With social media, good and bad publicity can spread worldwide within minutes. Every business wants positive feedback concerning its customer service—and law firms are no exception. Bad reviews are viewed like the plague. While marketing experts have ways to turn every lemon into lemonade, this post addresses what lawyers can do, ethically, to deal with a bad review on social media.

In Los Angeles County Bar Association Opinion No. 525, issued on December 6, 2012, the issue was whether a lawyer could respond to a former client who posted a derogatory message about the attorney on the internet. The opinion concludes that the attorney can respond to the posting so long as the response:

  • does not disclose confidential information;
  • will not injure the former client in a matter involving the former representation; and
  • is proportionate and restrained.

The Bar Association of San Francisco, in Opinion No. 2014-1 reached a similar conclusion:

Attorney is not barred from responding generally to an online review by a former client where the former client’s matter has concluded. Although the residual duty of loyalty owed to the former client does not prohibit a response, Attorney’s on-going duty of confidentiality prohibits Attorney from disclosing any confidential information about the prior representation absent the former client’s informed consent or a waiver of confidentiality. California’s statutory self-defense exception, as interpreted by California case law, has been limited in application to claims by a client (against or about an attorney), or by an attorney against a client, in the context of a formal or imminent legal proceeding. Even in those circumstances where disclosure of otherwise confidential information is permitted, the disclosure must be narrowly tailored to the issues raised by the former client. If the matter previously handled for the former client has not concluded, it may be inappropriate under the circumstances for Attorney to provide any substantive response in the online forum, even one that does not disclose confidential information.
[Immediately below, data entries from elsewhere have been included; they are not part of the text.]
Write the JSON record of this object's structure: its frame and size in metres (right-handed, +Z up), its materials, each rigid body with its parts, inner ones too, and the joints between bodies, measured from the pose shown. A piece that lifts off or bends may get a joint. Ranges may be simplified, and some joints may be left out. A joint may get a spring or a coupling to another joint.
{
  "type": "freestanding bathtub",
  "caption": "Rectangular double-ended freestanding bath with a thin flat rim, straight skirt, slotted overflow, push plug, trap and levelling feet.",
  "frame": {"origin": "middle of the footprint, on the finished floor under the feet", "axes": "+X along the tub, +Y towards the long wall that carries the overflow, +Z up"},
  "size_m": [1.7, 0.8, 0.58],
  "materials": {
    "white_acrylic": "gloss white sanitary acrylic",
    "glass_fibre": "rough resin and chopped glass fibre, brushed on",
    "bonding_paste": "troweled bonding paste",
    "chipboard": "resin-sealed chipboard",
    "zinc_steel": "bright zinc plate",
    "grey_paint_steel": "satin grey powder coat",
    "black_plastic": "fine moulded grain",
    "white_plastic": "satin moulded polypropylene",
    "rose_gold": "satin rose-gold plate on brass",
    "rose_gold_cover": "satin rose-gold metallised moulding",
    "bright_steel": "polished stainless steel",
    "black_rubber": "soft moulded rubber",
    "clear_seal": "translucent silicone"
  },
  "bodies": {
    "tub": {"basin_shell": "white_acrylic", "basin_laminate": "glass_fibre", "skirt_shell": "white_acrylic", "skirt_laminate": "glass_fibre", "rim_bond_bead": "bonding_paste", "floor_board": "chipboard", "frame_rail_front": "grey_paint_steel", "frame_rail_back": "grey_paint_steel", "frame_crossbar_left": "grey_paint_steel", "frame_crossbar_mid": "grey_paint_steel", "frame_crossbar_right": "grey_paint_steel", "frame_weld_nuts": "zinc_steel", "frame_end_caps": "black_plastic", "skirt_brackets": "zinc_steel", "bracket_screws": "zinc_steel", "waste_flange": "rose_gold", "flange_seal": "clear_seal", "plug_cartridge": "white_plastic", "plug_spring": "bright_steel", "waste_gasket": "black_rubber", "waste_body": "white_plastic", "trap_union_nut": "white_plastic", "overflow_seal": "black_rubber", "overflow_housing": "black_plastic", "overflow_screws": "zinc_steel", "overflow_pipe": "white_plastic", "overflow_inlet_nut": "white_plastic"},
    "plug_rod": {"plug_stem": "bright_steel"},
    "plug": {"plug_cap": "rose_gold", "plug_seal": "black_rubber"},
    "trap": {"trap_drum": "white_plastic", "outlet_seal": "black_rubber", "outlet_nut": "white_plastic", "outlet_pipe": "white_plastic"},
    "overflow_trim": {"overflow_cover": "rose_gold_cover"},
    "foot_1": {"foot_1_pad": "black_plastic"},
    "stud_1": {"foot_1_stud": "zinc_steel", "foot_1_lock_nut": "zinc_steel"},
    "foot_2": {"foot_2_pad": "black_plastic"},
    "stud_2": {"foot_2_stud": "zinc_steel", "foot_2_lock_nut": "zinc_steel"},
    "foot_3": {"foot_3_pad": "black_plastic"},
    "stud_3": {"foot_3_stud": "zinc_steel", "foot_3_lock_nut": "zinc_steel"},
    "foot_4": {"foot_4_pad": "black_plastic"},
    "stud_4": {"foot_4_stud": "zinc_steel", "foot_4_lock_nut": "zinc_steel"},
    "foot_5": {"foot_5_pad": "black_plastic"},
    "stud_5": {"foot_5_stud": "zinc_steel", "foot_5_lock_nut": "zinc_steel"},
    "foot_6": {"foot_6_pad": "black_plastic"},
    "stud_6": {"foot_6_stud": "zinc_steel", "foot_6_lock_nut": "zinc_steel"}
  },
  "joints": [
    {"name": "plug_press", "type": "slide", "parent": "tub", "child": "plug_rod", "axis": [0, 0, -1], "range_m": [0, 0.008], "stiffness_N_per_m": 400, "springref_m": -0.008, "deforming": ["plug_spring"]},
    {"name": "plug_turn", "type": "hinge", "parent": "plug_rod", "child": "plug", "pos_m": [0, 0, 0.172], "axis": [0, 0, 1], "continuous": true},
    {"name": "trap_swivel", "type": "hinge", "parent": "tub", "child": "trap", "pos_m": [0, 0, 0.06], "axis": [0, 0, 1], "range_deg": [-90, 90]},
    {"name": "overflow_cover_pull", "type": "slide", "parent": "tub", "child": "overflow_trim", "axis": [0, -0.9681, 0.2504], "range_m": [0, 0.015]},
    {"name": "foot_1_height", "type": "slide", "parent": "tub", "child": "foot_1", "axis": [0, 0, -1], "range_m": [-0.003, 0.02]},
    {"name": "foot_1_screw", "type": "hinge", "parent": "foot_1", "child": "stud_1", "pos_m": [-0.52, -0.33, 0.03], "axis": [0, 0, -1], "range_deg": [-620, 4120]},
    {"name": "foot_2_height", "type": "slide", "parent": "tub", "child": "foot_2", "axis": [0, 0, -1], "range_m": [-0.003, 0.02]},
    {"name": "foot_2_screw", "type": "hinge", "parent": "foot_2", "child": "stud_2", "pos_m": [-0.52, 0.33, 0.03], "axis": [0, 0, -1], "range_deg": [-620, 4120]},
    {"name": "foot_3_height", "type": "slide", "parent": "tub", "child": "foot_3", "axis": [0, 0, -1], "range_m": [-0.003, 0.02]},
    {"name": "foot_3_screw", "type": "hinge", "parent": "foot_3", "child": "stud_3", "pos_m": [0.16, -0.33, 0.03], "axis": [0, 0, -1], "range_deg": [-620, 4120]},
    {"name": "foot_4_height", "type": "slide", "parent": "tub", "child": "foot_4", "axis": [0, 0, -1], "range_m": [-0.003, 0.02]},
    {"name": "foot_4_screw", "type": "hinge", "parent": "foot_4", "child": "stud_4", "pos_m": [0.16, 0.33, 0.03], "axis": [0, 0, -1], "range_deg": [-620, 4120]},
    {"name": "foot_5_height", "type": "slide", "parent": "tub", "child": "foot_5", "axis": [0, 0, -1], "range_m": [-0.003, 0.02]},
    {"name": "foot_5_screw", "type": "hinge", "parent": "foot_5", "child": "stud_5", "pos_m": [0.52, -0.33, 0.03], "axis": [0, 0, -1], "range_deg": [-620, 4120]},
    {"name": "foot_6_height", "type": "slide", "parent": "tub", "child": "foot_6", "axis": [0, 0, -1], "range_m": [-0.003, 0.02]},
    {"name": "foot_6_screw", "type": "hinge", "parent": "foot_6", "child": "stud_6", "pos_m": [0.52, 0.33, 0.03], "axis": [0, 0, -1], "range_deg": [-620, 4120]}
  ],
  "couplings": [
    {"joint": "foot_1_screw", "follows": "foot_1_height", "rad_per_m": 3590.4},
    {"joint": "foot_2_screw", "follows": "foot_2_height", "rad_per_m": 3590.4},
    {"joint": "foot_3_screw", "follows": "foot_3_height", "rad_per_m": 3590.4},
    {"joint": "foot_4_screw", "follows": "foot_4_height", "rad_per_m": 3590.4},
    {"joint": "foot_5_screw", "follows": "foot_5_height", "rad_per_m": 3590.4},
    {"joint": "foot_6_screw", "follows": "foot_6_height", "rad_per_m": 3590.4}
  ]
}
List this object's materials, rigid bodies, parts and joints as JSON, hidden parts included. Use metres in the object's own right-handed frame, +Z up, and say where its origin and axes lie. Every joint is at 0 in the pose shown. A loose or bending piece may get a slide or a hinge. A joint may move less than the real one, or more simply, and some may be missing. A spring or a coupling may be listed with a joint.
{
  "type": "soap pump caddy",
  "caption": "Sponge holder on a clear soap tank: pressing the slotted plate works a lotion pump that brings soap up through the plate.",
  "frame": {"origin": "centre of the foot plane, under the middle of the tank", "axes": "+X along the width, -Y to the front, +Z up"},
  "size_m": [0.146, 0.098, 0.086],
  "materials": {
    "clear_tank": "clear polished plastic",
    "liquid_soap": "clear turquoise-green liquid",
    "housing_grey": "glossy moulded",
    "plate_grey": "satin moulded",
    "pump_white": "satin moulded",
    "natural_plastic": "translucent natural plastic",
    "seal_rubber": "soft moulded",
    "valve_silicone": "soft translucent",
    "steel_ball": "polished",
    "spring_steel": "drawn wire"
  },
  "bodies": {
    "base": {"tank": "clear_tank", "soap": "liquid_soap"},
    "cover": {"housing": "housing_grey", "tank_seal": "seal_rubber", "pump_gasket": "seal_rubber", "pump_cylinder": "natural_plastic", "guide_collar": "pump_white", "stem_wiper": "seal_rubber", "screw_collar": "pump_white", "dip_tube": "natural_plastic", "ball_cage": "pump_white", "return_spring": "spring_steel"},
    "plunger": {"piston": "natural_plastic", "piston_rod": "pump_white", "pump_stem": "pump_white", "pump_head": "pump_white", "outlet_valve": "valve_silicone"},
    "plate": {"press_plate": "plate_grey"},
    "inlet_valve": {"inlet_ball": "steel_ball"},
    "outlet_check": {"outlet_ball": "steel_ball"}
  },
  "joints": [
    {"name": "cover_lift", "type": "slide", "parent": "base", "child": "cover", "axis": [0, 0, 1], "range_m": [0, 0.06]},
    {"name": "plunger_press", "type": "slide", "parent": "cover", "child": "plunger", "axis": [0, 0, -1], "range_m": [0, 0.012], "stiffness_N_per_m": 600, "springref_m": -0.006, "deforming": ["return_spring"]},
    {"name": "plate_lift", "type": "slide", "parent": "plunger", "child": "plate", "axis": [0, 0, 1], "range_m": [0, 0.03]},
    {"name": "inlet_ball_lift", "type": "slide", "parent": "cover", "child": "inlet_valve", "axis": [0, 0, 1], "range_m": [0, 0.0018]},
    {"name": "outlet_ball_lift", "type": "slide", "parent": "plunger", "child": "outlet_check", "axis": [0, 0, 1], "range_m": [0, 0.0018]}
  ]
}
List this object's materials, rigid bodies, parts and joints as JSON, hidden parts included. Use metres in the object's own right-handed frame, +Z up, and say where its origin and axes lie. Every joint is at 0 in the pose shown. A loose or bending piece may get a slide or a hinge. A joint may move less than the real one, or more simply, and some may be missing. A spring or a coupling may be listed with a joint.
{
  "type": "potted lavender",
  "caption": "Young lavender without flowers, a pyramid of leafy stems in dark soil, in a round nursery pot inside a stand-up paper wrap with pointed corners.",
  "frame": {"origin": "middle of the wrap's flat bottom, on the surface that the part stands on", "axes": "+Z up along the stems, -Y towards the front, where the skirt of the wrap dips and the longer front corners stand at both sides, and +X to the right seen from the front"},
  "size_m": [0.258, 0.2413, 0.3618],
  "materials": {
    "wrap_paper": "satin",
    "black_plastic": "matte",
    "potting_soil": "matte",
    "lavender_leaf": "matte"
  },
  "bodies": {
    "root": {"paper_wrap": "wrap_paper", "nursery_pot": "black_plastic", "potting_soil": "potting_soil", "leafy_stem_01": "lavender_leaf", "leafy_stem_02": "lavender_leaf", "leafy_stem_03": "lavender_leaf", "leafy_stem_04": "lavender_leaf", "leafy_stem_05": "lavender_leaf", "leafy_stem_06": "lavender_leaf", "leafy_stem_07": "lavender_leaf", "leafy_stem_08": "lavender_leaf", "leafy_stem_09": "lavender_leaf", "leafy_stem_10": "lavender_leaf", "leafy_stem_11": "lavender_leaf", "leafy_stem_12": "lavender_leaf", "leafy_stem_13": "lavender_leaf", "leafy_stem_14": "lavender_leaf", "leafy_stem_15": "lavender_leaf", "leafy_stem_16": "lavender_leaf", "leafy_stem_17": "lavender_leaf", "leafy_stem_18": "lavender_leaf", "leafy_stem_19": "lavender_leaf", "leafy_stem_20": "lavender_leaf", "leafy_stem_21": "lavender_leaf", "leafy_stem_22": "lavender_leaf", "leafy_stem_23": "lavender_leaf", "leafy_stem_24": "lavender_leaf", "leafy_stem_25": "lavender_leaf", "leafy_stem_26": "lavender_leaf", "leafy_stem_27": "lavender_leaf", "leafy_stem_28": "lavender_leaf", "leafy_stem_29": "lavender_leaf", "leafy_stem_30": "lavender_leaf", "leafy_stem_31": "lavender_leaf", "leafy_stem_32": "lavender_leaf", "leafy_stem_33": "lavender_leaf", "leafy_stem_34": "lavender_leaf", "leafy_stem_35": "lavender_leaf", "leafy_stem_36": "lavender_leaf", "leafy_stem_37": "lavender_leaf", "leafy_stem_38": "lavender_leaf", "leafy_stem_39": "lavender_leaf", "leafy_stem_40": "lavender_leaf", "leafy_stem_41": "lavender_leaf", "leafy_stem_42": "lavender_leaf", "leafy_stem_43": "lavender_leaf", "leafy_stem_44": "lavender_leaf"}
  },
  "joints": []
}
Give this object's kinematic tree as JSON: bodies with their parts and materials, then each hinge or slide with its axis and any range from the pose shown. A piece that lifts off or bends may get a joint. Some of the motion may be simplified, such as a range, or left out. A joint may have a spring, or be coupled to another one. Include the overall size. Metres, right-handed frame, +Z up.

While being a potentially risky strategy—especially with the application of the Texas Citizens Participation Act—lawyers may sue for defamation.  An Austin law firm, Grissom & Thompson, won a default judgment against a client for failing to pay attorney’s fees. Shortly thereafter, the client wrote on a Yelp review:

They will take everything you’ve got. They will not defend you. They will hurt you. That is their motive. That is their intent.

The firm filed a lawsuit for libel and received a damages award of $100,000 after a summary-judgment ruling. The court also ordered that the client remove the review.

In Kinney v. Barnes, 443 S.W.3d 87 (Tex. 2014), the Supreme Court of Texas held that a permanent injunction requiring the removal of posted speech that has been adjudicated defamatory is not a prior restraint on free speech. But prohibiting future speech based on that adjudication impermissibly threatens to sweep protected speech into its prohibition and thus is an unconstitutional infringement upon the right to free speech. Id. at 101.

In Hassell v. Bird, a California trial court awarded an attorney $550,000 in damages and injunctive relief against a former client who gave the attorney one out of five stars in a Yelp review and said the firm deserved less.  Even though Yelp was not a party to the lawsuit between the lawyer and the former client, the trial court required Yelp to remove the review.  On appeal, the California Supreme Court held that Yelp could not be ordered to remove libelous or offensive conduct under the Communications Decency Act.  That Act says internet service providers cannot be held liable for the content of material posted by others on their websites. Those who post libelous material can still be sued. The United States Supreme Court denied review in this case on January 22, 2019, so the law seems clear that the person who posts libelous material can be sued—but you can’t require the internet service provider to remove defamatory material.

While litigating—and even merely confronting former clients—can be dangerous, lawyers have options. Texas law afford the potential remedy of forcing the poster of a defamatory posting to remove it. But the internet service provider cannot be forced to do so. In accordance with the ethics opinions from Los Angeles and San Francisco, lawyers may respond to negative postings so long as they do not reveal confidential information, injure the client in a matter involving the prior representation, and respond proportionately and with restraint. From a practical standpoint, these exceptions pose a significant challenge to lawyers to respond to negative posts in a persuasive way while also maintaining ethical standards.